> **GIVEN EXERCISE**
In the listing below, find the line containing "const tray = new THREE.Mesh(geometry, wood);" and the line containing "# with a thin". Repeat exactly those two lines and every line between them, nothing more.

* * *

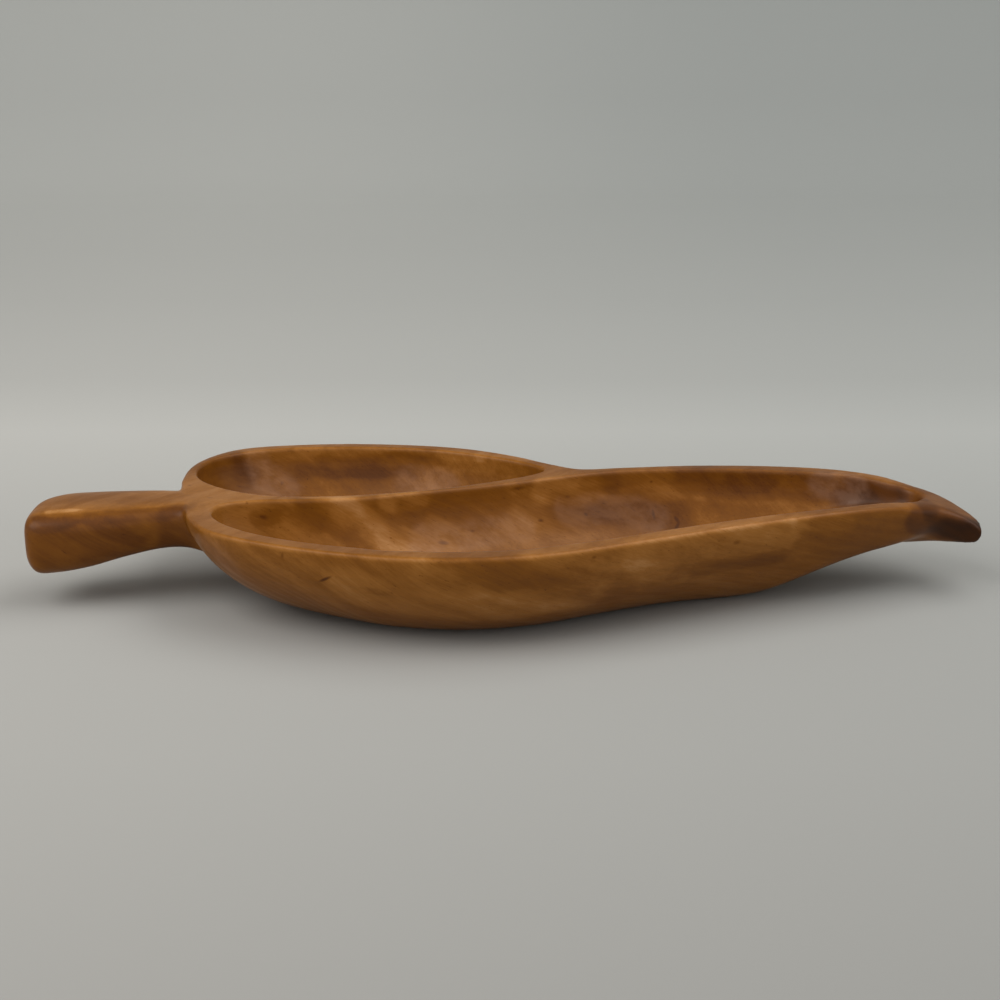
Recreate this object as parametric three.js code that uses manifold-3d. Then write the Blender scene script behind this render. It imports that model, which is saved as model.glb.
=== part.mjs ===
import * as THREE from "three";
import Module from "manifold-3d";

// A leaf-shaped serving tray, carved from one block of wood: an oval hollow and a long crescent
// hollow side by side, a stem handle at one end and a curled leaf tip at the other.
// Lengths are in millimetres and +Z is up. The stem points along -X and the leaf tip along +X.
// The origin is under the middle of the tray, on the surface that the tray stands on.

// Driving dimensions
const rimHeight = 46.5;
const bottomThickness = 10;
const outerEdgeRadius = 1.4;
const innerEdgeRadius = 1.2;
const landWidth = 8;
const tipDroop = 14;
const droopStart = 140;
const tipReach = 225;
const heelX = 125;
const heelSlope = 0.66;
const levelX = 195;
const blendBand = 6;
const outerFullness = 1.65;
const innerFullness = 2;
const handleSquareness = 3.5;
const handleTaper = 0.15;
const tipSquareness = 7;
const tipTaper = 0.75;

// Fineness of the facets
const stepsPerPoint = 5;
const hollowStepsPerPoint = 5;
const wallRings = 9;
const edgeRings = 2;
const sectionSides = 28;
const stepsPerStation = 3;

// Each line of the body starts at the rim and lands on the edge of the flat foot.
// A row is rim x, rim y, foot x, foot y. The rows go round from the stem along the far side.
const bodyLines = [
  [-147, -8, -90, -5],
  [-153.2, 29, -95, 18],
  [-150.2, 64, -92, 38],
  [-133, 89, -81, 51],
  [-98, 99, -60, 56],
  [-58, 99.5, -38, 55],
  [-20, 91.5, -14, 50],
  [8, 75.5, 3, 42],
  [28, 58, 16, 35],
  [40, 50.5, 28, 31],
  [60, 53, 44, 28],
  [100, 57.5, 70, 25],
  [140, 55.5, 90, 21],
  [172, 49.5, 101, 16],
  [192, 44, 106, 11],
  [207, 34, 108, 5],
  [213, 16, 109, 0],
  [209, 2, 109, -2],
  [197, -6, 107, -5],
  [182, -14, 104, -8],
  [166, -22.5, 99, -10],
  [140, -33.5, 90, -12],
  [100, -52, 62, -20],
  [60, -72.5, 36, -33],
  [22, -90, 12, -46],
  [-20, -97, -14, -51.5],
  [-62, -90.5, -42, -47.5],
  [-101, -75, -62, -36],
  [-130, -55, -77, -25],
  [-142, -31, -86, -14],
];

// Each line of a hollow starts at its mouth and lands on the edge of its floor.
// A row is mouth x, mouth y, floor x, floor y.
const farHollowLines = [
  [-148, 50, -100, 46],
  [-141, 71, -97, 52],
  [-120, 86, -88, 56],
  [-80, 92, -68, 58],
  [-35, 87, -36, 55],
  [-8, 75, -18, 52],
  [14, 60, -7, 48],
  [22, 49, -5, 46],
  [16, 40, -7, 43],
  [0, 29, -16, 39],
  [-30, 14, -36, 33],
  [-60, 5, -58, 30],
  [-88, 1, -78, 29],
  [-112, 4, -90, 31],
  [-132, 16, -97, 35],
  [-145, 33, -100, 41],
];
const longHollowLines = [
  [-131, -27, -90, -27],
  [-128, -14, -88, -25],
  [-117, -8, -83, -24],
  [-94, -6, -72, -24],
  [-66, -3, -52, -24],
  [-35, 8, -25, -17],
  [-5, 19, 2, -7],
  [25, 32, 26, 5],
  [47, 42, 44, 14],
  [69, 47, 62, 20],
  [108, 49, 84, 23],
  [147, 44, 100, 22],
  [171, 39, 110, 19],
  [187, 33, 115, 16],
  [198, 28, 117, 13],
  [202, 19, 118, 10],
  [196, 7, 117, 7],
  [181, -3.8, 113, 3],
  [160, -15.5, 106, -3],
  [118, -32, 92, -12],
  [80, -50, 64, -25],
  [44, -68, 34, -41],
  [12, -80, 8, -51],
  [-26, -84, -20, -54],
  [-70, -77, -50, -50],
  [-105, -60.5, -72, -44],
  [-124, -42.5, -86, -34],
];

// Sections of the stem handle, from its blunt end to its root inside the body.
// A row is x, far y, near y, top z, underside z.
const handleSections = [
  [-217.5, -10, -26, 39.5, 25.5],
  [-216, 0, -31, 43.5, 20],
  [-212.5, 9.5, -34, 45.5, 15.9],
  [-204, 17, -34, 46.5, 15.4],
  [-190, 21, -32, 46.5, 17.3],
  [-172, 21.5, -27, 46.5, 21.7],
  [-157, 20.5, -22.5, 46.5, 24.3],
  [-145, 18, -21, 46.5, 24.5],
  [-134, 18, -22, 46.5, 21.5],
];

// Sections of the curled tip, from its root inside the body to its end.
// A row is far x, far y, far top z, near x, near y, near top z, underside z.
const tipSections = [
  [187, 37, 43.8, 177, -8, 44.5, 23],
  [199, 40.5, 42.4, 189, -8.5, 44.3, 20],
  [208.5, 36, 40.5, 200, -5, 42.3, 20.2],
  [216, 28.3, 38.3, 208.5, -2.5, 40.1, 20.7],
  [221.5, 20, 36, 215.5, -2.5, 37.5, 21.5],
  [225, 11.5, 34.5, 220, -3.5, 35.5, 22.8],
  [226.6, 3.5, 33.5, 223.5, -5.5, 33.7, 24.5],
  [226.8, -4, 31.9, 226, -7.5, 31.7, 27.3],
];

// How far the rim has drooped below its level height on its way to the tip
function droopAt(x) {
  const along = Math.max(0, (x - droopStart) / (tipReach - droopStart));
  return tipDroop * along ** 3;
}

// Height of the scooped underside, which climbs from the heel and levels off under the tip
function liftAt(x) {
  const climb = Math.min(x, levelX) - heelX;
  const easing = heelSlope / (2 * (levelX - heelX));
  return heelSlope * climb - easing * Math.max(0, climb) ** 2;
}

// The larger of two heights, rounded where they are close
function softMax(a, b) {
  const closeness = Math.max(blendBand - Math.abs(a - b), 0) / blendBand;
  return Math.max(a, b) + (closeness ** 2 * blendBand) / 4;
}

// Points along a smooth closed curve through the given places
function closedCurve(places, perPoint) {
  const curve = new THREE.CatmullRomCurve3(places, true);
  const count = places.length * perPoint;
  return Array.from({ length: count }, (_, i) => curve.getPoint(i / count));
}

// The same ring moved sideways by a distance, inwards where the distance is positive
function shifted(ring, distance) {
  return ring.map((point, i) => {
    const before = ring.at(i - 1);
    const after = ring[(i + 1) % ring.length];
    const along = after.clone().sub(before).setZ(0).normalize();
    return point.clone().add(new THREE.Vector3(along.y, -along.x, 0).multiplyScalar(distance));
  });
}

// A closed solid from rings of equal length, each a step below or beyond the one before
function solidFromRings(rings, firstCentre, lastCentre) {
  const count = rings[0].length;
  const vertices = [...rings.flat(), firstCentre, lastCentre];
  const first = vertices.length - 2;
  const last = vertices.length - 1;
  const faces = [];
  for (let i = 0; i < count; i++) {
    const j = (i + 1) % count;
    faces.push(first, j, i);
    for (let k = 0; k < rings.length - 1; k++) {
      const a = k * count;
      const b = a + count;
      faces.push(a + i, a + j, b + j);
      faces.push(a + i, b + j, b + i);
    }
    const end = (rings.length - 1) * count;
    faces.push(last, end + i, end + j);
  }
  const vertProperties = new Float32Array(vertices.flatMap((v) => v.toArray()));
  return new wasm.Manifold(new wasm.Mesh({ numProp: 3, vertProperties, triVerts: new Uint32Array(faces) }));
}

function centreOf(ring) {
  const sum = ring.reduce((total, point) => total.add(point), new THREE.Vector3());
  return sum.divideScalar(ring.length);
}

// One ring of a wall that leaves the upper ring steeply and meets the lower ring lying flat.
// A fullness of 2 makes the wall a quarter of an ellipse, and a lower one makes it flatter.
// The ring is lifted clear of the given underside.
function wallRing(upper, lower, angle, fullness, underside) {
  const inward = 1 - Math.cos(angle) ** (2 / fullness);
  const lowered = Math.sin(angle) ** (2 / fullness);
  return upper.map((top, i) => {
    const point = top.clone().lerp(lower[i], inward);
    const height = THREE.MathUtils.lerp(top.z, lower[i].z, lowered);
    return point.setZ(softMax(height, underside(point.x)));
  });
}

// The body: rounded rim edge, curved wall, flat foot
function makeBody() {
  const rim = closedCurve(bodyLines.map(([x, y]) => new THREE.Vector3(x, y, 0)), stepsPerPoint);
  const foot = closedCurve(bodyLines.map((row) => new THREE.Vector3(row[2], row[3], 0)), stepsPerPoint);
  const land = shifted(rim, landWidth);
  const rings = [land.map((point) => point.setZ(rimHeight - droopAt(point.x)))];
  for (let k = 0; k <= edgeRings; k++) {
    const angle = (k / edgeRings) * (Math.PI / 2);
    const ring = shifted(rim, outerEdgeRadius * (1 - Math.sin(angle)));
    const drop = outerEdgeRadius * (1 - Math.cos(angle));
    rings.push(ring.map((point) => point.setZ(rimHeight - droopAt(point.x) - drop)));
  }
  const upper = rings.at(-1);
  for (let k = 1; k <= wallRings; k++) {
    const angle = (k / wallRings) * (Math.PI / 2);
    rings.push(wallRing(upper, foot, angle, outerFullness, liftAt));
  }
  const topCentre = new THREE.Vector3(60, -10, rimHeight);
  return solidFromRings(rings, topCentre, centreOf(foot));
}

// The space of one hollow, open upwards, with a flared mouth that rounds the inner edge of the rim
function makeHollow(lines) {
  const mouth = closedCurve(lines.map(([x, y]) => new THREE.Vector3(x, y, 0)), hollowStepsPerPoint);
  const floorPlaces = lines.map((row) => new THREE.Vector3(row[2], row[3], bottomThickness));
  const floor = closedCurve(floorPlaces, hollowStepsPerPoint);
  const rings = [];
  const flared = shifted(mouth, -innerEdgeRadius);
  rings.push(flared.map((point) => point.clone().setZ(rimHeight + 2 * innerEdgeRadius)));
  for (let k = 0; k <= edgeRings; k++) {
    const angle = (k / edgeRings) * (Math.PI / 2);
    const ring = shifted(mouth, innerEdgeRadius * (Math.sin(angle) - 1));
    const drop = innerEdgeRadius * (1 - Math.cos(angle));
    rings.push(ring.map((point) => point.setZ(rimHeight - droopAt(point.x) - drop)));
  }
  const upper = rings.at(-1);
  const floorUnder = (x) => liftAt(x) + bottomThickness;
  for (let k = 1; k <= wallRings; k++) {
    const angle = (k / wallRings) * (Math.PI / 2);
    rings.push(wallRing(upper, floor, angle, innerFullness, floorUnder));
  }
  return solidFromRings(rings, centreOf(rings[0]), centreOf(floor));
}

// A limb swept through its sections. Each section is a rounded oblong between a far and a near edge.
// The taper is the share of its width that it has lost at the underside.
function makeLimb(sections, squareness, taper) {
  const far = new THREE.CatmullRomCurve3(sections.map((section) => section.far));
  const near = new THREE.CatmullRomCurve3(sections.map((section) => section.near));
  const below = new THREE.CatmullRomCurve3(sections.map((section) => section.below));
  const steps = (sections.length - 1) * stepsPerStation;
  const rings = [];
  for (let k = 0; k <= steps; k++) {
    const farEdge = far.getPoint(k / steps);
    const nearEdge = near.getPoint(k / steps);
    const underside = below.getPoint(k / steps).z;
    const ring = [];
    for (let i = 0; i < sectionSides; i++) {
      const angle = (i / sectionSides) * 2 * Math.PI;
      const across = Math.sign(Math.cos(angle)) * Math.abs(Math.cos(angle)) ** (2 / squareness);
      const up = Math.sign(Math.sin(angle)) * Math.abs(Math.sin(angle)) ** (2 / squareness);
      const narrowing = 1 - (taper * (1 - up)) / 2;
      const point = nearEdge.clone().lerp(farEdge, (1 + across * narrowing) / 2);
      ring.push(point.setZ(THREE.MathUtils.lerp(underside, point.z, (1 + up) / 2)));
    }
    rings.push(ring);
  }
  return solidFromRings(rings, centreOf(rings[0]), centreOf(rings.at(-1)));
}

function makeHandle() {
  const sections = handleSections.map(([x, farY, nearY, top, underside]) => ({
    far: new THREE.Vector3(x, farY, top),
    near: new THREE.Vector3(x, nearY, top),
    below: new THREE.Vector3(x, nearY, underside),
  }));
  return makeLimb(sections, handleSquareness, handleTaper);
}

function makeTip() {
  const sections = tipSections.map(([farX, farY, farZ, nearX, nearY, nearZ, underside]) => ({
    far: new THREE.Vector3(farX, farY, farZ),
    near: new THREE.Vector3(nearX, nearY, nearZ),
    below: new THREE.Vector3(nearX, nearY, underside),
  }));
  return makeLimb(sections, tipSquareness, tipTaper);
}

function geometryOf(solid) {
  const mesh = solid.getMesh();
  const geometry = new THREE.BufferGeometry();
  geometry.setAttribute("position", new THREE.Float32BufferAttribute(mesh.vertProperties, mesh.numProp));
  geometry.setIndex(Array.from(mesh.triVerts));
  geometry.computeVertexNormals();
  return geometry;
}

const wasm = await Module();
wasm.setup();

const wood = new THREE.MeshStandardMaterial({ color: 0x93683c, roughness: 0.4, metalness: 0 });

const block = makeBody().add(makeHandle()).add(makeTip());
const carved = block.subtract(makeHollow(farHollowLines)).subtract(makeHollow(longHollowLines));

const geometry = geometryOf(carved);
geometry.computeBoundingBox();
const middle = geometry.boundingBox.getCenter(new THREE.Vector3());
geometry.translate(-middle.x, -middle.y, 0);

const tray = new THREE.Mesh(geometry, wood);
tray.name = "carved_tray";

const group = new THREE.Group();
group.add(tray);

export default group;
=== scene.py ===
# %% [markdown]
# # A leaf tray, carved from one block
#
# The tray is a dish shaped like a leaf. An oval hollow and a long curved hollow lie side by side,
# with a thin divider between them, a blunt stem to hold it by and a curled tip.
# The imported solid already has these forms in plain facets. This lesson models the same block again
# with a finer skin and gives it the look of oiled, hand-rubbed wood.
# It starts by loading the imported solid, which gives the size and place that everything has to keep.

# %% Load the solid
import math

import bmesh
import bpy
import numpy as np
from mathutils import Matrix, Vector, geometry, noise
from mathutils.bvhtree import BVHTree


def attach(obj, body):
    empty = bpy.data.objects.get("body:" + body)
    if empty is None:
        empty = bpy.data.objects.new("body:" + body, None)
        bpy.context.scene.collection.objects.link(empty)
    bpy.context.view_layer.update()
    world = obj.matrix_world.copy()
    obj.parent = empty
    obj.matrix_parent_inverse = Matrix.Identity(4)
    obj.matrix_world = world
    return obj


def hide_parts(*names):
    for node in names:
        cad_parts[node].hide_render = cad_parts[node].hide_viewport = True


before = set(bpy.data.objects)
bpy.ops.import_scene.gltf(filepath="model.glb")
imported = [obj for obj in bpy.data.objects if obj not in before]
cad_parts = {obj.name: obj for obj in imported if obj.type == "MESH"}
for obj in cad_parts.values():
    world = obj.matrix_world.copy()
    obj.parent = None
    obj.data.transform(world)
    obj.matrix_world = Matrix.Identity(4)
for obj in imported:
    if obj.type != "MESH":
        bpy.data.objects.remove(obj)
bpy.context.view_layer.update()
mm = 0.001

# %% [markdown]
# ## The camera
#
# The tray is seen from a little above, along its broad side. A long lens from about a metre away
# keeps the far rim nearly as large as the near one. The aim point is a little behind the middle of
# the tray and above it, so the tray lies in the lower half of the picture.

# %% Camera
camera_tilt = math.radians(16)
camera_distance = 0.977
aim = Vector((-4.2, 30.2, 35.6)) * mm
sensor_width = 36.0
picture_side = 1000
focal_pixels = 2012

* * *

> **TASK RESULT**
const tray = new THREE.Mesh(geometry, wood);
tray.name = "carved_tray";

const group = new THREE.Group();
group.add(tray);

export default group;
=== scene.py ===
# %% [markdown]
# # A leaf tray, carved from one block
#
# The tray is a dish shaped like a leaf. An oval hollow and a long curved hollow lie side by side,
# with a thin divider between them, a blunt stem to hold it by and a curled tip.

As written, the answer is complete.